The great advances in computing in recent years have allowed for the increased development of advanced multidimensional microscopy approaches by allowing for improved acquisition capabilities, including automated collection, larger data set collection, faster collection, and hardware-based image processing at acquisition. These computational advances have had a profound impact on how one can analyze data as well. With the advent of digital data collection and readily available personal computer workstations has come the widespread use of sophisticated computational analysis by the microscopist. However despite these advances, surprisingly there lacks a common infrastructure or framework in microscopy to help microscopists analyze and share data. Much of the analysis in microscopy is being done by commercial programs that use proprietary file formats and in many cases algorithms for their analysis. These proprietary programs, while very powerful, often are not transparent in their approach to the analysis. Below we detail some of the common approaches one can use in two-dimensional (2-D) and 3-D analysis and discuss some of the approaches in visualization and storage that may be utilized to deal with files of increased dimensionality.

Common Visualization Approaches

Visualization in 2-D

The most fundamental data visualization method for multidimensional microscopy data is one plane at a time, with controls for roaming between image slices across all dimensions.

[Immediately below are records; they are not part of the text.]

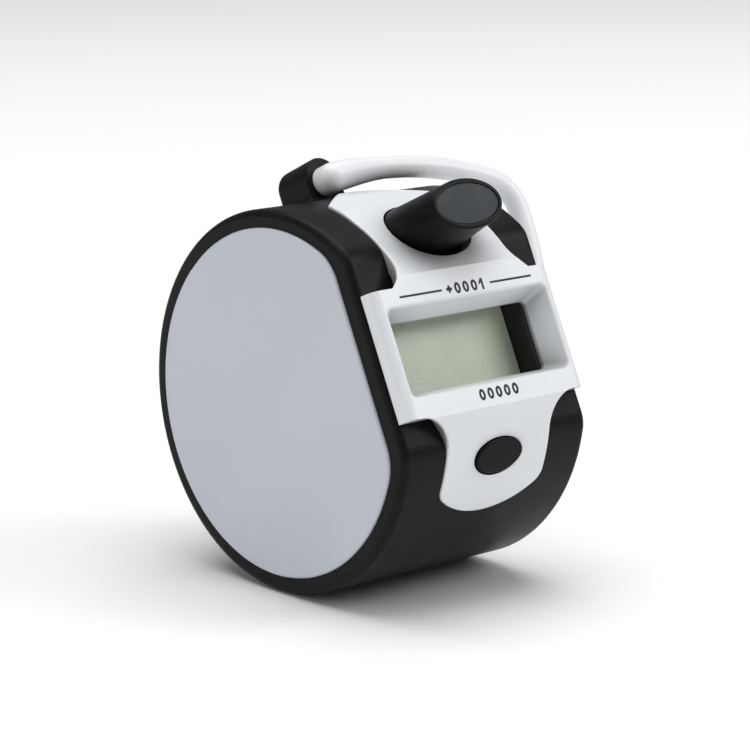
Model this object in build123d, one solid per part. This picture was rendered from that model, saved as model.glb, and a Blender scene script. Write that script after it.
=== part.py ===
from build123d import *
from math import cos, sin, radians
import os

# Hand tally counter. Millimetres and degrees.
#
# Everything is modelled in a working frame whose origin is the middle of the drum's axis: X runs along the
# axis to the right, -Y is "front" (out of the display) and +Z is up along the display. place() then leans
# the whole counter back and puts the origin at the middle of the left side plate's outer face.

# Drum
LEAN = 25.5
DRUM_RADIUS = 21.0
HALF_WIDTH = 13.3
FRONT_FLAT = 17.9
RIM_ROUND = 0.8
WALL = 2.1
END_WALL = 1.8
CORNER_ROUND = 3.5

# Side plates, let into the ends of the drum
PLATE_RADIUS = 19.05
PLATE_FLAT = 15.6
PLATE_CORNER = 5.5
PLATE_THICKNESS = 1.2
PLATE_SINK = 0.9
PLATE_GAP = 0.08

# Front panel and the raised frame round the display
LOWER_SKIN_RADIUS = 21.15
UPPER_SKIN_RADIUS = 21.4
UPPER_SKIN_BACK = 0.35
UPPER_SKIN_RAISE = 0.2
SKIN_THICKNESS = 1.4
SKIN_EDGE_ROUND = 0.25
PANEL_GAP = 0.05
FRAME_HALF_WIDTH = 12.9
FRAME_TOP = 6.45
FRAME_BOTTOM = -7.45
FRAME_FRONT = 19.7
FRAME_SIDE_ROUND = 1.3
MOUTH_ROUND = 0.35
RECESS_HALF_WIDTH = 11.5
RECESS_TOP = 4.4
RECESS_BOTTOM = -5.2
WINDOW_HALF_WIDTH = 10.15
WINDOW_TOP = 3.25
WINDOW_BOTTOM = -4.5
WINDOW_FRONT = 17.2
WINDOW_BACK = 16.7
CORE_HALF_WIDTH = 11.5
CORE_TOP = 5.3
CORE_BOTTOM = -6.3
LOWER_TONGUE_ANGLE = -38.0
UPPER_TONGUE_ANGLE = 45.0
LOWER_TONGUE_HALF = 7.5
LOWER_SHOULDER = 6.1
LOWER_TOE = -6.2
LOWER_FLARE = 3.6
UPPER_TONGUE_HALF = 8.1
UPPER_SHOULDER = -9.7
UPPER_CORNER = 5.0
UPPER_TIP = 10.4
UPPER_FLARE = 3.2

# Display, behind the window
LCD_FRONT = 13.9
LCD_HALF_WIDTH = 9.6
LCD_HALF_HEIGHT = 4.6
LCD_MIDDLE = -0.6
GLASS_THICKNESS = 1.5
FILM_THICKNESS = 0.2
HOLDER_HALF_WIDTH = 10.4
HOLDER_HALF_HEIGHT = 5.5

# Circuit board, square to the display
BOARD_FRONT = 9.2
BOARD_THICKNESS = 1.2
BOARD_HALF_WIDTH = 10.3
BOARD_HALF_HEIGHT = 15.6

# Count button: a tall oval post that slides square to the display
COUNT_HALF_WIDTH = 5.1
COUNT_HALF_HEIGHT = 3.5
COUNT_HEIGHT = 12.75
COUNT_FACE_HALF_WIDTH = 4.93
COUNT_FACE_HALF_HEIGHT = 2.78
COUNT_FACE_HEIGHT = 13.3
COUNT_FRONT = 24.0
COUNT_WAIST = 14.0
COUNT_BACK = 12.4
COUNT_TRAVEL = 1.2

# Reset button: a small oval that follows the drum's curve
RESET_HALF_WIDTH = 3.3
RESET_HALF_HEIGHT = 1.61
RESET_HEIGHT = -12.55
RESET_PROUD = 0.35
RESET_BACK = 12.0
RESET_TRAVEL = 0.8

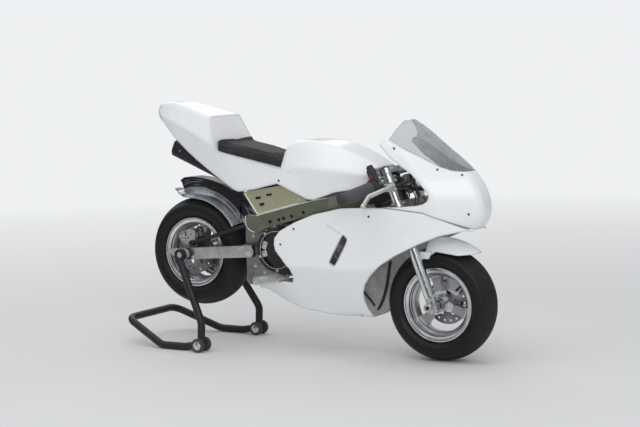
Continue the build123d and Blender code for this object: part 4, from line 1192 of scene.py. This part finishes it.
@dataclass
class SteeringDetails:
    """Fork caps, pinch bolts, seals, bar ends, the kill button, the wires and the front brake line."""

    spacing: float = 67.0
    length: float = 358.0
    offset: float = 22.0
    bar_drop: float = 32.0
    bar: Vector = field(default_factory=lambda: Vector((-42, -95, -26)).normalized())
    lever_pin: Vector = field(default_factory=lambda: Vector((300, 84, 438)))
    leg_seals: tuple[Drum, ...] = ((357, 11.2, 3.5, 28, 0.8), (153, 13.9, 7.5, 32, 1.2))
    leg_caps: tuple[Drum, ...] = ((359.5, 6.8, 4.2, 6, 0.4), (160.5, 12.7, 2, 32, 0.5))
    stem_caps: tuple[Drum, ...] = ((-1, 14.2, 1.2, 32, 0.3), (0, 12.2, 3, 6, 0.5))
    pinch_bolts: tuple[Point, ...] = ((262, 18.6), (350, 18.6), (24, 12.9))
    pinch_size: float = 3.2
    foot_bolts: tuple[Point, ...] = ((16.5, 4.4), (-10.5, 4.0))
    foot_out: float = 13.1
    axle_end: float = 87.0
    grip_drums: tuple[Drum, ...] = (
        (27.4, 19.6, 6.2, 40, 2.2), (33.4, 16.3, 4, 36, 1.2), (122.5, 15.6, 11.8, 36, 3.4),
        (133.5, 6.6, 2.2, 20, 0.7),
    )
    clamp_drift: float = 5.0
    clamp_ahead: float = 17.8
    lever_axis: Vector = field(default_factory=lambda: Vector((-0.549, -0.036, 0.835)).normalized())
    lever_drums: tuple[Drum, ...] = ((-9.8, 3.6, 19.6, 20, 0.5), (-11.8, 5, 3, 6, 0.4))
    lever_bolt: float = 8.5
    bolt_size: float = 2.8
    fittings: tuple[tuple[float, float, float], ...] = ((19, 4, 5.2), (24, -7, 4.2), (16, 14, 3.4))
    button: Point = (9.5, 24)
    button_size: float = 6.4
    wire_radius: float = 1.6
    line_radius: float = 2.4
    clips: tuple[float, ...] = (200, 120)
    wires: tuple[tuple[Place, ...], ...] = (
        ((256, -86, 447), (282, -72, 462), (306, -44, 456), (313, -28, 424), (306, -26, 392)),
        ((251.5, -88.5, 428), (280, -66, 436), (315, -46, 436), (322, -36, 410), (309, -34, 391)),
        ((262, -88, 436), (300, -82, 430), (334, -66, 432), (346, -50, 412), (330, -34, 388)),
        ((296, -72, 462), (322, -58, 455), (344, -52, 436), (350, -44, 404), (336, -30, 380)),
    )

    def leg(self, side: float, up: float, ahead: float = 0.0, out: float = 0.0) -> Vector:
        """Place by a fork leg.

        Args:
            side: -1 for the right leg, 1 for the left.
            up: Distance up the leg from its lowest point.
            ahead: Distance in front of its middle line.
            out: Distance outward from its middle line.

        Returns:
            The place.
        """
        across = ACROSS * side * (self.spacing + out)
        return STEER_FOOT - FORK_BACK * (self.offset + ahead) + FORK_UP * up + across

    def bar_line(self, side: float) -> tuple[Vector, Vector]:
        """Start and direction of a handlebar."""
        start = self.leg(side, self.length - self.bar_drop, -self.offset)
        return start, mirrored(self.bar, -side)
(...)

This technique is the most straightforward way to work within the limitations of a 2-D screen, allowing the user to verify and study what was actually collected by the instrument, without worry that analysis techniques have somehow introduced errors or otherwise altered the data. The software should allow the user to jump between image planes quickly; in particular, fast animation should be feasible for reproduction of the specimen's progress over time. This requirement is more challenging, but even more important, when the data set's size exceeds the computer's available memory. Lastly, it should be possible to probe individual pixels for their numerical values, since the images are inherently vague without them.

4-D data sets lend themselves well to plane-by-plane visualization, since the two dimensions, focal plane and time, can be construed as vertical and horizontal axes, respectively. This paradigm can be expressed in the user interface in a variety of ways, such as with horizontal and vertical scroll bars bordering the image that control the dimensional position, or through the use of arrow keys for navigation between image planes. The software could even display all planes at once, tiling them at reduced resolution in a 2-D matrix, for efficient comparison. These techniques become more cumbersome for dimensions beyond space and time, as additional axes must be introduced, resulting in image planes being distributed across three or more dimensions.

Once the data's spatial representation has been chosen, the other key component in its display is how to color the pixels. Intensity data sets have a single value at each pixel, which can be mapped along a continuum from black to white (grayscale). For data in full color, there are three-color components—often red, green, and blue—which can be mapped directly to red, green, and blue on the screen, respectively. It is often useful to manipulate the data's colorization, however. At minimum, brightness and contrast controls can be provided for affecting the overall lightness and variance between lowest and highest color values, respectively.